On appeal, the defendant raises the same claims he raised in the Supreme Court. Contrary to the People's contention, the defendant preserved his claims for appellate review by raising them in his CPL 440.20 motion. He was not required to raise these claims at his sentencing (see People v. Brown, 28 N.Y.3d 982, ––––, ––– N.Y.S.3d ––––, ––– N.E.3d ––––, 2016 N.Y. Slip Op. 06858, *2, 2016 WL 6104360 [2016] ; People v. Jurgins, 26 N.Y.3d 607, 611–612, 26 N.Y.S.3d 495, 46 N.E.3d 1048 ; cf. People v. Proctor, 79 N.Y.2d 992, 994, 584 N.Y.S.2d 435, 594 N.E.2d 929 ).

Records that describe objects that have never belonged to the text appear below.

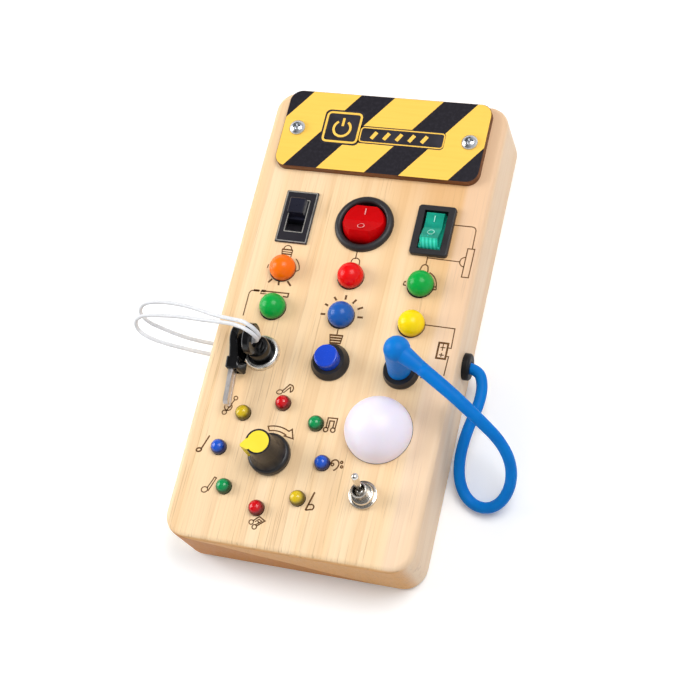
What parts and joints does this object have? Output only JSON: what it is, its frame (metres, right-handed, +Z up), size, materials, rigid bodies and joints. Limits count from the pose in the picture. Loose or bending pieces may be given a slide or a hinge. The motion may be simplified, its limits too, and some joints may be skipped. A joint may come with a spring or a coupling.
{
  "type": "wooden busy board",
  "caption": "Hand-held wooden play board with toggle, rocker and slide switches, coloured lamps, a turning knob, a push button, a key lock and a plug on a short lead.",
  "frame": {"origin": "centre of the underside of the board, which lies on a surface", "axes": "+Z up out of the play face, +Y along the board towards the striped sign, +X to the side that the lead leaves"},
  "size_m": [0.1617, 0.19, 0.0528],
  "materials": {
    "pine": "sanded pine",
    "cover_board": "thin plywood",
    "sign": "printed yellow and black",
    "black_plastic": "moulded",
    "steel": "bright plated",
    "zinc_steel": "zinc plated",
    "tinned": "tinned",
    "brass": "bare",
    "red_plastic": "translucent moulded",
    "teal_plastic": "translucent moulded",
    "blue_plastic": "moulded",
    "lens_orange": "diffused lens",
    "lens_red": "diffused lens",
    "lens_green": "diffused lens",
    "lens_blue": "diffused lens",
    "lens_yellow": "diffused lens",
    "opal": "opal lens",
    "circuit": "solder masked laminate",
    "spring_steel": "drawn wire",
    "blue_rubber": "soft vinyl",
    "black_rubber": "moulded",
    "white_cord": "braided",
    "yellow_plastic": "moulded",
    "cell_wrap": "sleeved"
  },
  "bodies": {
    "board": {"wooden_body": "pine", "back_cover": "cover_board", "back_screws": "zinc_steel", "sign_plate": "sign", "sign_screws": "steel", "slide_switch_plate": "steel", "slide_switch_body": "black_plastic", "round_rocker_housing": "black_plastic", "rect_rocker_housing": "black_plastic", "switch_terminals": "tinned", "large_lamp_orange": "lens_orange", "large_lamp_red": "lens_red", "large_lamps_green": "lens_green", "large_lamp_blue": "lens_blue", "large_lamp_yellow": "lens_yellow", "small_lamps_blue": "lens_blue", "small_lamps_green": "lens_green", "small_lamps_red": "lens_red", "small_lamps_yellow": "lens_yellow", "lamp_leads": "tinned", "lamp_circuit_board": "circuit", "music_circuit_board": "circuit", "push_button_bezel": "black_plastic", "push_button_spring": "spring_steel", "jack_socket": "black_plastic", "panel_nuts": "zinc_steel", "side_lead": "blue_rubber", "cable_grommet": "black_rubber", "key_lock_barrel": "black_plastic", "key_lock_ring": "steel", "spare_key_bow": "black_plastic", "spare_key_blade": "zinc_steel", "tether_upper": "white_cord", "tether_lower": "white_cord", "potentiometer_body": "zinc_steel", "potentiometer_nut": "zinc_steel", "dome_lens": "opal", "dome_base": "black_plastic", "toggle_switch_body": "steel", "toggle_switch_washer": "steel", "toggle_switch_nut": "steel", "battery_box": "black_plastic", "battery_cells": "cell_wrap", "battery_contacts": "tinned", "battery_door": "black_plastic"},
    "slide_knob": {"slide_switch_knob": "black_plastic"},
    "round_rocker": {"round_rocker_button": "red_plastic"},
    "rect_rocker": {"rect_rocker_button": "teal_plastic"},
    "push_cap": {"push_button_cap": "blue_plastic"},
    "plug": {"jack_plug_barrel": "steel", "jack_plug_grip": "blue_rubber", "plug_lead": "blue_rubber"},
    "lock_key": {"key_lock_cylinder": "black_plastic", "lock_key_bow": "black_plastic", "lock_key_blade": "zinc_steel", "tether_loop": "white_cord"},
    "knob": {"knob_body": "black_plastic", "knob_cap": "yellow_plastic", "potentiometer_shaft": "steel"},
    "toggle_lever": {"toggle_switch_lever": "steel"}
  },
  "joints": [
    {"name": "slide_switch_travel", "type": "slide", "parent": "board", "child": "slide_knob", "axis": [0, -1, 0], "range_m": [0, 0.0064]},
    {"name": "round_rocker_tilt", "type": "hinge", "parent": "board", "child": "round_rocker", "pos_m": [0.0008, 0.0384, 0.026], "axis": [1, 0, 0], "range_deg": [0, 24]},
    {"name": "rect_rocker_tilt", "type": "hinge", "parent": "board", "child": "rect_rocker", "pos_m": [0.0288, 0.0384, 0.026], "axis": [1, 0, 0], "range_deg": [0, 24]},
    {"name": "push_button_press", "type": "slide", "parent": "board", "child": "push_cap", "axis": [0, 0, -1], "range_m": [0, 0.003], "stiffness_N_per_m": 450, "springref_m": -0.0012, "deforming": ["push_button_spring"]},
    {"name": "plug_pull", "type": "slide", "parent": "board", "child": "plug", "axis": [0, 0, 1], "range_m": [0, 0.011]},
    {"name": "lock_key_turn", "type": "hinge", "parent": "board", "child": "lock_key", "pos_m": [-0.027, -0.0197, 0.027], "axis": [0, 0, -1], "range_deg": [0, 90]},
    {"name": "knob_turn", "type": "hinge", "parent": "board", "child": "knob", "pos_m": [-0.0135, -0.0591, 0.027], "axis": [0, 0, 1], "range_deg": [-170, 130]},
    {"name": "toggle_lever_swing", "type": "hinge", "parent": "board", "child": "toggle_lever", "pos_m": [0.0253, -0.0687, 0.0312], "axis": [1, 0, 0], "range_deg": [0, 24]}
  ]
}
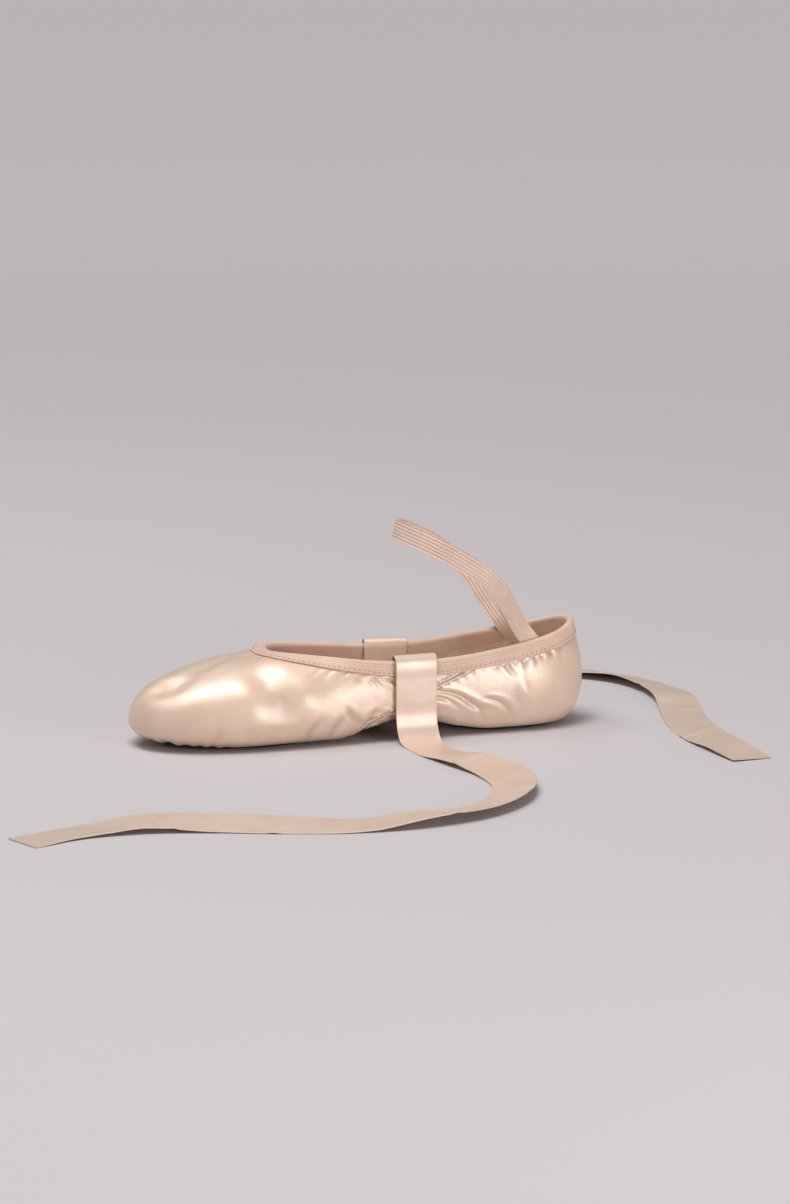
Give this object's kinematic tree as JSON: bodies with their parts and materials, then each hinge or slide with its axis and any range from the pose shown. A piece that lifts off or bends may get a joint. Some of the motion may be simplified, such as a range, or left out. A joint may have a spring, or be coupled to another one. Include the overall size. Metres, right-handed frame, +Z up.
{
  "type": "ballet shoe",
  "caption": "Right split-sole ballet slipper in peach satin, with an elastic collar binding, an ankle elastic, dark suede pads and two satin ribbons lying uncoiled.",
  "frame": {"origin": "on the floor, in the middle of the shoe's outline without its ribbons", "axes": "+X runs from the toe to the heel, -Y is the foot's inner side, +Z is up"},
  "size_m": [0.4038, 0.349, 0.109],
  "materials": {
    "satin": "satin weave, glossy along the thread",
    "elastic": "ribbed elastic, matt",
    "lining": "cotton, matt",
    "suede": "suede nap, matt",
    "ribbon_satin": "satin ribbon with a fine selvedge"
  },
  "bodies": {
    "root": {"upper": "satin", "collar_binding": "elastic", "elastic_strap": "elastic", "insole": "lining", "sole_front": "suede", "sole_heel": "suede", "ribbon_inner": "ribbon_satin", "ribbon_outer": "ribbon_satin"}
  },
  "joints": []
}
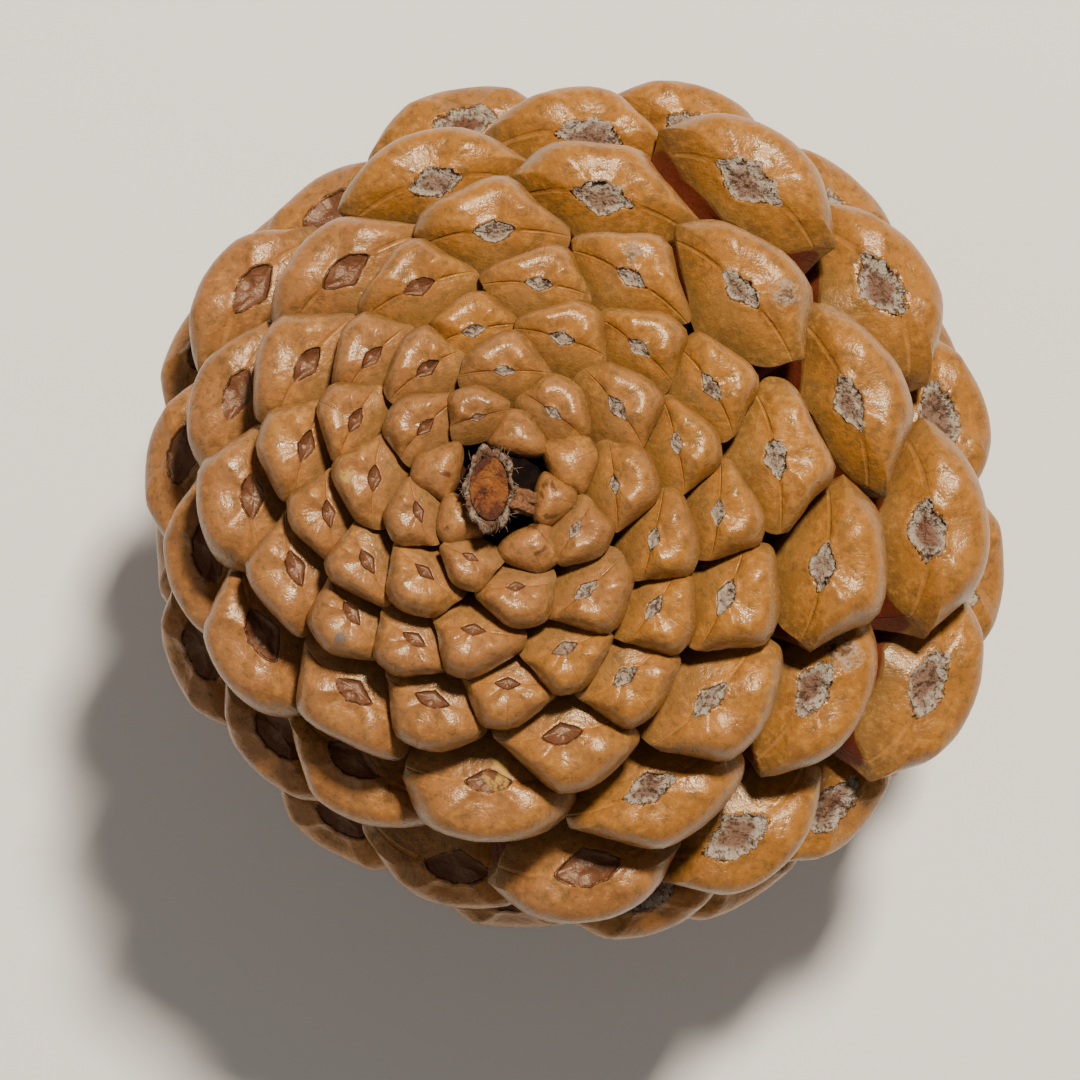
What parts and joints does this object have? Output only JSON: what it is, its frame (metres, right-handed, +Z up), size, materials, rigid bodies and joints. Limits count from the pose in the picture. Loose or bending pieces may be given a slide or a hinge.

CPL 400.15 and 400.16 “govern the procedure that must be followed in any case where it appears that a defendant who stands convicted of a violent felony offense ... has previously been subjected to two or more predicate violent felony convictions ... and may be a persistent violent felony offender” (CPL 400.16[1] ). Here, neither the People nor the Supreme Court complied with that mandatory procedure. Therefore, the sentence was “illegally imposed” (CPL 440.20[1] ), regardless of whether the defendant is, in fact, a persistent violent felony offender (see Penal Law § 70.08[1] ), and the Supreme Court should have granted the motion to set aside the sentence (see CPL 440.30[3] ). Accordingly, we remit the matter to the Supreme Court, Kings County, for resentencing in compliance with CPL 400.15 and 400.16.